Naar inhoud springen

Martinus Johannes Conrad

Uit Wikipedia, de vrije encyclopedie

Martinus Johannes Conrad (Delft, 21 september 1773 - Amsterdam, 17 februari 1810[1]) was een Nederlands waterbouwkundige. Hij werkte aan de strandhoofden bij de Hondsbossche zeedijk en werd daarna kort genieofficier. Hij verliet de militaire dienst en werd opzichter van de Baardwijkse Overlaat.

Hij was de broer van Frederik Willem Conrad. Beide broers werden na het overlijden van hun ouders opgenomen in het weeshuis in Delft en later in de fundatie van Renswoude te 's Gravenhage opgenomen, waar hij technisch onderwijs ontving. In 1794 werd hij opzichter bij de bouw van strandhoofden aan de Hondsbossche Zeewering, in 1795 was hij korte tijd aan de Grebbe werkzaam, en keerde dat jaar terug hij naar Delft om zich verder te bekwamen in de theoretische vakken.

In 1797 werd hij extraordinaris ingenieur bij de genie, in 1799 werd hij luitenant-ingenieur met standplaats Woerden, maar kort daarna wordt hij ingezet bij het veldleger, dat de in Noord-Holland gelande Engelsen en Russen moest bestrijden. Daarna wordt hij gestationeerd in Den Helder, Alkmaar, Muiden, Brielle en in Westerwolde. In november 1806 krijgt hij op eigen verzoek vervroegd pensioen, waarschijnlijk vanwege de slechte toestand van zijn gezichtsvermogen.

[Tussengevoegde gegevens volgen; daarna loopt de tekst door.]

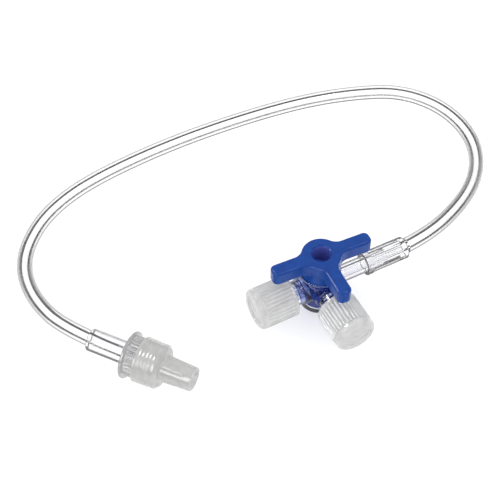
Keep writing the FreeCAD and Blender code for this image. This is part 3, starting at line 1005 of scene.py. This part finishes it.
@dataclass
class FarEnd(Fits):
    """Where the pieces at the tube's far end lie, and the sizes that they share."""

    x: float = -57.8
    y: float = 11.0
    heading: float = -52.1
    flange_radius: float = 6.0
    socket_radius: float = 2.88
    collar_start: float = 10.7
    collar_length: float = 8.5
    collar_back: float = 1.2

    @property
    def place(self) -> Matrix:
        """Where the far connector's own X axis lies."""
        turn = Matrix.Rotation(math.radians(self.heading), 4, "Z")
        return Matrix.Translation((self.x, self.y, self.flange_radius)) @ turn


@dataclass
class Connector(FarEnd):
    """The male luer connector: socket, neck, shoulder and cone."""

    throat_radius: float = 0.82
    socket_round: float = 0.55
    socket_depth: float = 8.0
    bead_rise: float = 0.14
    bead_width: float = 0.5
    shoulder_radius: float = 3.75
    shoulder_width: float = 1.1
    male_tip: float = 23.6
    male_tip_radius: float = 1.98
    painted_shade_spared_top: float = 0.35
    steps: int = 256

    def build(self, finishes: list[Material]) -> Object:
        """Builds the connector.

        Args:
            finishes: The materials of the skin, the faces bonded to the tube, and the channel beyond it.

        Returns:
            The connector.
        """
        front = self.collar_start + self.collar_back + self.bond_gap
        back = self.collar_start - self.bond_gap
        root = front + self.shoulder_width
        hole = self.tube_radius + self.bond_gap
        corners = [
            Corner(0, hole), Corner(0, self.socket_radius, self.socket_round),
            Corner(back - self.bead_width, self.socket_radius, FINE),
            Corner(back - self.bead_width / 2, self.socket_radius + self.bead_rise, FINE),
            Corner(back, self.socket_radius, CRISP), Corner(front, self.socket_radius),
            Corner(front, self.shoulder_radius, FINE), Corner(root, self.shoulder_radius, FINE),
            Corner(root, self.male_tip_radius + self.luer_slope * (self.male_tip - root), FINE),
            Corner(self.male_tip, self.male_tip_radius, FULL),
            Corner(self.male_tip, self.flow_radius, CRISP), Corner(front, self.flow_radius),
            Corner(back, self.throat_radius), Corner(self.socket_depth, self.throat_radius),
            Corner(self.socket_depth, hole),
        ]
        mesh = Turning(corners, self.steps).mesh("male_luer_connector", self.place)
        inward = (self.place.to_3x3() @ Vector((1, 0, 0))).normalized()
        mouth = Vector(self.place.translation)

        def finish_of(place: Vector) -> int:
            """Tells which finish a face has.

            Args:
                place: The face's centre.

            Returns:
                0 for the skin, 1 for the faces that are glued to the tube, 2 for the throat behind them.
            """
            arm = place - mouth
            along = arm.dot(inward)
            radius = (arm - inward * along).length
            if NEAR < along < self.socket_depth + self.bond_gap and radius < hole + self.bond_gap:
                return 1
            return 2 if self.socket_depth < along < front and radius < self.flow_radius else 0

        piece = shown("male_luer_socket_and_cone", mesh, Body.VALVE, Slot.CLEAR, finishes,
                      "male_luer_connector", finish_of)
        # Painted shade: the painted dark rims are spared on the connector's upper half, so its lower half
        # reads darker
        spared = mesh.attributes.new("painted_shade_spared", "FLOAT", "POINT")
        for vert, value in zip(mesh.vertices, spared.data):
            rise = (vert.co.z / MM - self.flange_radius) / self.socket_radius
            value.value = self.painted_shade_spared_top * bounded(2 * rise)
        return piece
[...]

Vanaf 1807 is hij opzichter bij de Baardwijkse Overlaat met een bezoldiging van ƒ 3. - per dag, maar ook dit is hij niet lang gebleven, hij ging kort daarna in Alkmaar wonen, waar hij in 1803 trouwde als "lieutenenant insigneur" met Soutje Monsieur.[2] Hij kreeg op 7 februari 1806 een zoon, Meindert. Om onbekende reden kreeg deze de achternaam Monsieur. Hij kreeg nog twee kinderen die jong overleden.